Como todos os movimentos instigantes e autoconfiantes, esses platônicos cristãos tinham sua própria visão do passado, uma visão que, em [112] retrospectiva, parece ingênua e bizarra, mas que foi capaz de descortinar horizontes intrigantes para Agostinho. Após uma longa vida esotérica, a filosofia de Platão, reconciliada com a de Aristóteles, havia despontado como “a única cultura filosófica absolutamente verdadeira”. Para um platônico cristão, a história do platonismo parecia convergir muito naturalmente com o cristianismo. Ambos apontavam na mesma direção. Ambos eram radicalmente extramundanos. Cristo dissera: “Mew Reino não é deste mundo”·, Platão dissera a mesma coisa sobre seu reino das ideias. Para Ambrósio, os seguidores de Platão eram os “aristocratas do pensamento”.

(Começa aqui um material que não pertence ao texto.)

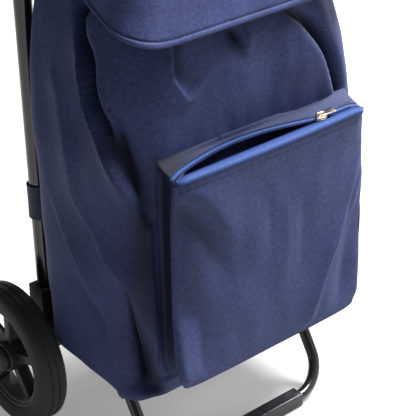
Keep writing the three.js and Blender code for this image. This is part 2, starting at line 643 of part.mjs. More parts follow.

Era nesse movimento que Agostinho estava prestes a ingressar. Tratava-se de um movimento com traços distintivos entre os que falavam latim. No Ocidente, o platonismo tornara-se uma filosofia para amadores: muitas vezes, as obras dos platônicos eram lidas apenas em traduções, como viria a fazer Agostinho. Vitorino e Agostinho tinham semelhanças notáveis: ambos eram produto de uma cultura exclusivamente literária; para ambos, a filosofia era um interesse “externo”, que se aprofundava pari passu com seu interesse pela religião. Aos dois faltavam a cautela e a exclusividade dos professores estabelecidos de filosofia, como os que continuavam a existir em Atenas e Alexandria. Como fizera Cícero antes deles, esses amadores latinos nunca se comprometiam por completo com as ideias que manipulavam. Sentiam, por mais que isso lhes fosse obscuro, que havia mais na vida do que os sistemas metafísicos, e, tal como Cícero, quer fossem católicos, quer pagãos, tentavam conciliar as ideias que haviam recolhido nos gregos com a religião tradicional de seus ancestrais.